The lower court opinion had relied largely on a key case in regulatory law, the 1984 Chevron USA Inc. v. Natural Resources Defense Council decision. In that, the Supreme Court granted broad deference to regulatory agencies to determine the scope of their governing statutes where Congress has not spoken clearly on the issue. But the 4th Circuit panel said there was no such ambiguity in the FDA case; Congress had repeatedly failed to pass bills that would have granted such authority, the judges wrote, and before Kessler moved to regulate tobacco products, the agency for decades had denied that it could assert such authority.

"We do not dispute in this case that Congress has charged the FDA with protecting the public health and that tobacco products present serious health risks for the public," Widener wrote. However, he said, the agency could not go farther than Congress allowed.

The court "gave tobacco the very best decision they could possibly have gotten," said Lewis A. Grossman, a law professor at American University.

The court's reasoning might not hold up under scrutiny, however, he said. "The court's decision may be defensible, but the way it went about reaching it is not." The decision is not binding on other federal circuit courts of appeal, but if it were, Grossman said, it would reverse a line of cases "giving Congress the authority to delegate power to agencies in very broad terms, and giving power to agencies to interpret those terms in any manner that they find reasonable."

Staff writer Saundra Torry contributed to this report.

FDA's Struggle for Authority

An appeals court's decision brings the FDA's effort to regulate tobacco back to square one.

August 1996: FDA publishes final rule asserting its authority over tobacco after generally opting not to for more than 50 years.

April 1997: U.S. District Judge William Osteen lets stand FDA's crackdown on tobacco sales to minors and regulation of vending machine sales but blocks plans to institute restrictions on adertising and promotional activities.

August 1997: Fourth U.S. Circuit Court hears appeal of Osteen's decision. One member of the court, Judge Donald Stewart Russell, 92, dies before court could issue an opinion.

June 1998: Fourth Circuit re-hears appeal.

Yesterday: Court votes 2 to 1 to reverse Osteen's ruling.

From the Fourth Circuit ruling:

"This transparent action by the FDA, obvious sophistry, taken in order to avoid the new drug provisions of the Act, reinforces the conclusion that regulation of tobacco products under the Act was not intended by Congress."

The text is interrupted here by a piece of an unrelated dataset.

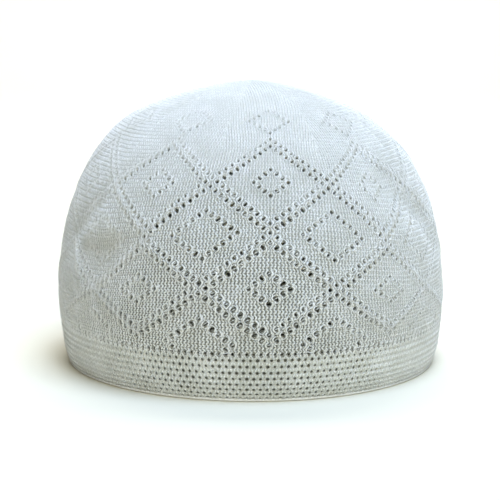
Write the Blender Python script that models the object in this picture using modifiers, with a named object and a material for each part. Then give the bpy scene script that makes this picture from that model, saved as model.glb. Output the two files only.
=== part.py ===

"This is not a case about whether additional or different regulations are needed to address legitimate concerns about the serious health problems related to tobacco use, and particularly youth tobacco use, in this country. At its core, this case is about who has the power to make this type of major policy decision. . . . Neither federal agencies nor the courts can substitute their policy judgments for those of Congress.